Alright, so let’s move onto what keeps you busy professionally?
In the past year or so, I’ve began focusing less on professional growth rather than my own advancement as a creative. I used to prioritize professional advancement and trying to work with local businesses, but I realized that I was always trying to prove myself as a decent photographer, as my work was perceived as less valuable coming from a young latinx woman. I think that abandoning my attempts to fit into such creatively stifling spaces has fueled my individual growth. Recently, I’ve gotten inspiration from strong female creators and writers like Adrienne Rich, Carrie Mae Weems, Nan Goldin, and many female led bands. One ongoing personal project I’m excited about is a self portrait study focused on the female existence contextualized in breaking away from the male gaze that’s so prominent in visual art mediums. On the topic of using art as a tool for activism, I’ve recently launched a charity print sale with Carnegiea Magazine, in which 100% of the proceeds from local art prints goes to the humanitarian aid organization No More Deaths. Centering my art around activism and individual growth has granted my photography another layer of depth and power.
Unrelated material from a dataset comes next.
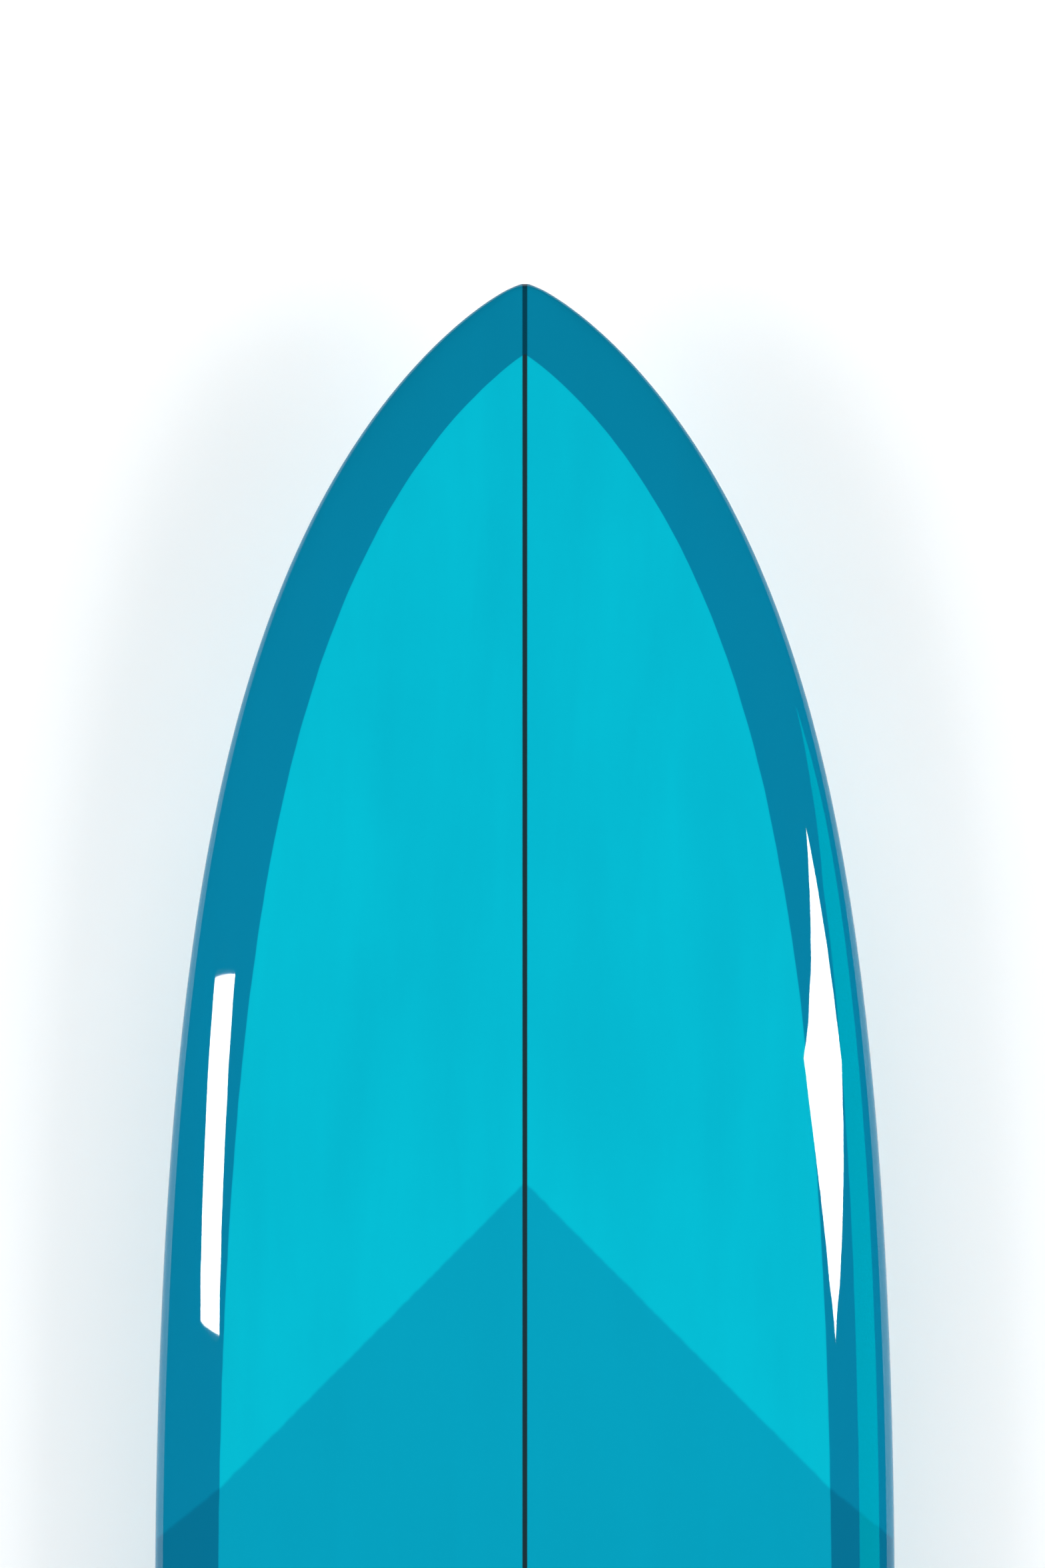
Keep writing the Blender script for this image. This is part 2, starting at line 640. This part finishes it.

Any places to eat or things to do that you can share with our readers? If they have a friend visiting town, what are some spots they could take them to?
Tucson is full of interesting places, and I’ve made it a sort of life goal to discover all the local coffee shops. I’d say Black Crown is a Tucson essential – you can’t find anything else like it, but you’d also have to stop at Cafe Lucé for one of the best lattes in town. Head to their University location to see the 10-foot-tall clown painting that haunts my subconscious. Antigone books is another must-have with their diverse collection and local work. Also, I’d have to take a friend to Hurricane Records on 4th Avenue to pick up some CDs. The owner, Richard, can tell you all about local bands back to the 90s. Oh, and my favorite food truck in town is often at Stone and Prince- Angela’s Mexican food truck has arguably the best carne asada tacos in Tucson.
Shoutout is all about shouting out others who you feel deserve additional recognition and exposure. Who would you like to shoutout?
I definitely have to shoutout my sister, Carmelita Levin, for helping me grow as a photographer. She’s been doing photography for much longer than I have, and doing constant photoshoots with her over the summer was really what made me comfortable behind and in front of the camera. Also, I owe a lot to Sharmila Dey for encouraging me to join Carnegiea, which is an opportunity I’m so glad I had. Working with Sharmila at the magazine has opened up another level of the Tucson art scene and taught me many new skills about outreach and management.